2 min

Local gallery owner on how to buy art

A beginner's guide to expressing yourself in your space

Art is not penicillin, porn or toilet paper. It is not a necessity. It is a luxury — but one that makes life better.

As the owner of La Petite Mort Gallery, art is the luxury that I get to deliciously drown in on a daily basis. But art is also my job. At closing time I find it hard to leave. Collecting and selling art is all I know, and I know how to do it.

You want to buy art. But how do you begin? To start, ask yourself why you want to buy art. Do you want an investment? Do you love art? Or are you about to open that Loblaws bag in your hand and pull out colour swatches? If it’s the Loblaws bag, I’m not sure I can help.

When you walk into a gallery, expect to do some work yourself. Look around. Be aware of not only what you think looks good, but what speaks to you. Art is emotional. Buy something you love looking at, something you can’t stop looking at. Don’t worry about whether or not anyone else likes it.

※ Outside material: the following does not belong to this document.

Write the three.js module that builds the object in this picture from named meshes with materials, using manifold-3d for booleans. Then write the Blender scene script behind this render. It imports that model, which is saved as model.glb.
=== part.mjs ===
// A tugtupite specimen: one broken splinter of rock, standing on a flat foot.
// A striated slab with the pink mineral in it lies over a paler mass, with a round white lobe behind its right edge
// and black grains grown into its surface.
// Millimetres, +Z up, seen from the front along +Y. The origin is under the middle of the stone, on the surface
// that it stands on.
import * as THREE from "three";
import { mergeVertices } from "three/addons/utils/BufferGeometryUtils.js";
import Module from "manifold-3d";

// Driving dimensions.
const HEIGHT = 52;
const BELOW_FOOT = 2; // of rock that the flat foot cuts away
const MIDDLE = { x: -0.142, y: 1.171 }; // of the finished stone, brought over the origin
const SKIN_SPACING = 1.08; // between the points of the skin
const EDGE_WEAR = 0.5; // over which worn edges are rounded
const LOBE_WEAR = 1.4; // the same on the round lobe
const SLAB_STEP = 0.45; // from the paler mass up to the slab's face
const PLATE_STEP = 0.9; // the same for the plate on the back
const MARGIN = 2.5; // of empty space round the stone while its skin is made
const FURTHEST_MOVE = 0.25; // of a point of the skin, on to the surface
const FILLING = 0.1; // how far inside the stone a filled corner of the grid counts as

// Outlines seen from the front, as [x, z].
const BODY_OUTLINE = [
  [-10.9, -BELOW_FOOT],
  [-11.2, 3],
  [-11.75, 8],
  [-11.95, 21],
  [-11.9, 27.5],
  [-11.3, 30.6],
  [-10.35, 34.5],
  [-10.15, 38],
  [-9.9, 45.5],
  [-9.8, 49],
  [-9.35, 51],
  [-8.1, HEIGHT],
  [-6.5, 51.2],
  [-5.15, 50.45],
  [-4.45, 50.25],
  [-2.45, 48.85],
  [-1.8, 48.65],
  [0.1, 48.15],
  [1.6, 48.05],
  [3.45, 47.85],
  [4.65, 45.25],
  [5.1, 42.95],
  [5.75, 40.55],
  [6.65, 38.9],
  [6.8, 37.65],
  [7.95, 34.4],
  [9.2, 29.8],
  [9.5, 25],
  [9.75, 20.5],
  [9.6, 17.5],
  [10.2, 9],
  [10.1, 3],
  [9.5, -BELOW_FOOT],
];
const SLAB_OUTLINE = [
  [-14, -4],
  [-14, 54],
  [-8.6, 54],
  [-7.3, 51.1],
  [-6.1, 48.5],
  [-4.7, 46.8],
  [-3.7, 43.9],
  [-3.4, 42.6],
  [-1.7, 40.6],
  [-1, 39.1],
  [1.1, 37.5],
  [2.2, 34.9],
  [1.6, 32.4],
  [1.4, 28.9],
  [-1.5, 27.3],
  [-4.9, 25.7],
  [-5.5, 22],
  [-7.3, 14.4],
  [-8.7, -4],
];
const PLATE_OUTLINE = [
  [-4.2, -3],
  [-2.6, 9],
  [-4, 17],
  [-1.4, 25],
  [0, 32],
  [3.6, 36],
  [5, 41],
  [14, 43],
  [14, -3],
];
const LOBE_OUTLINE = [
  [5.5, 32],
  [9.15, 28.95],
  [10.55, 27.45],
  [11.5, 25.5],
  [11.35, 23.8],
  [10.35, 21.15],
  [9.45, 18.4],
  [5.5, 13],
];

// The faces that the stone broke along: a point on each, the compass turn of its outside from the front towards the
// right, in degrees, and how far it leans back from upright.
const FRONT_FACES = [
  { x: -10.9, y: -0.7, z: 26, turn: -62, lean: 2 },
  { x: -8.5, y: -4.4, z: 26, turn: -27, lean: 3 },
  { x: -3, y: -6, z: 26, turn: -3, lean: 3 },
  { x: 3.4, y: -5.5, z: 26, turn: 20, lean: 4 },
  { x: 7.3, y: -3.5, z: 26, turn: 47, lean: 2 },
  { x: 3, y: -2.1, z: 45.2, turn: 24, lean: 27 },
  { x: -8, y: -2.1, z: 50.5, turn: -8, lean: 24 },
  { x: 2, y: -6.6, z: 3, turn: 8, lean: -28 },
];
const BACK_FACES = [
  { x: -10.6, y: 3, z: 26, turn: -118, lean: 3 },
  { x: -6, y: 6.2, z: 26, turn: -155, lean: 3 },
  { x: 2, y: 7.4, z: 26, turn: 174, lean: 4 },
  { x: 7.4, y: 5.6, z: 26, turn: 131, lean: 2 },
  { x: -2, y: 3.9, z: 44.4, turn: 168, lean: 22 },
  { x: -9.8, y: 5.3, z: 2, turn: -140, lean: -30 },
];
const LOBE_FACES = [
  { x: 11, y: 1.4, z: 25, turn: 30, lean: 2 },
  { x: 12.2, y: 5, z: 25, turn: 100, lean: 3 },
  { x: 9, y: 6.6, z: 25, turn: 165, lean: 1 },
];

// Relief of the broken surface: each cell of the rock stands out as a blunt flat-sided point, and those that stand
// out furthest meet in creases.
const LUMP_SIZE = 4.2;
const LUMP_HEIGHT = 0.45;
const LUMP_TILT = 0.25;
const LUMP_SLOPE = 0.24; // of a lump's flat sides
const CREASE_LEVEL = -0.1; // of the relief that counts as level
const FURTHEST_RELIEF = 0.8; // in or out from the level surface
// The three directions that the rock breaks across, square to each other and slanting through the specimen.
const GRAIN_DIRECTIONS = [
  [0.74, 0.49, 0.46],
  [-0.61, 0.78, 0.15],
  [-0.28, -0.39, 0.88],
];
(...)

If you have no idea where to start, ask the gallery director. A good one will guide you in finding something you love. Art is meant to be reactionary, to cause a reaction, so see what speaks to you, what brings forth a memory, what turns you on: the possibilities are endless. I have a lot of artwork, and I mean a lot, and each and every one of those works moves me, disturbs me, saddens me, makes me horny as hell, makes me wish I could paint, and so forth.

If you’re serious about investing in art, make sure you’ve done your homework and looked at many different galleries, as each gallery has its own feel and offers different kinds of work. If you’ve crossed the threshold of my gallery, then I know that you’re looking for something that is, perhaps, a little different — maybe something strangely beautiful, or classically elegant, or even sinfully erotic. And you may be the kind of buyer who isn’t comfortable being blunt about what it is you’re wanting to bring home. This is where a gallery director’s skills of perception take over.

A while ago a gentleman came to the gallery a few times to have a look around. My staff and me took turns on different occasions trying to help him find something he liked. It was obvious quite quickly that he was attracted to certain thematic artwork, namely those pieces that showed male frontal nudity. Without ever asking or pointing this out, we discreetly pulled out pieces from the collection that all had this in common. This gentleman, happy with our analysis of his unspoken predilection, bought many of the pieces we presented to him. As a dealer, I live for moments like that.

The art you take home from a gallery is an expression of who you are. It is something you want to say about yourself. It’s important that you say it. And that that is why art is made, why art is bought — and why I sell it to you.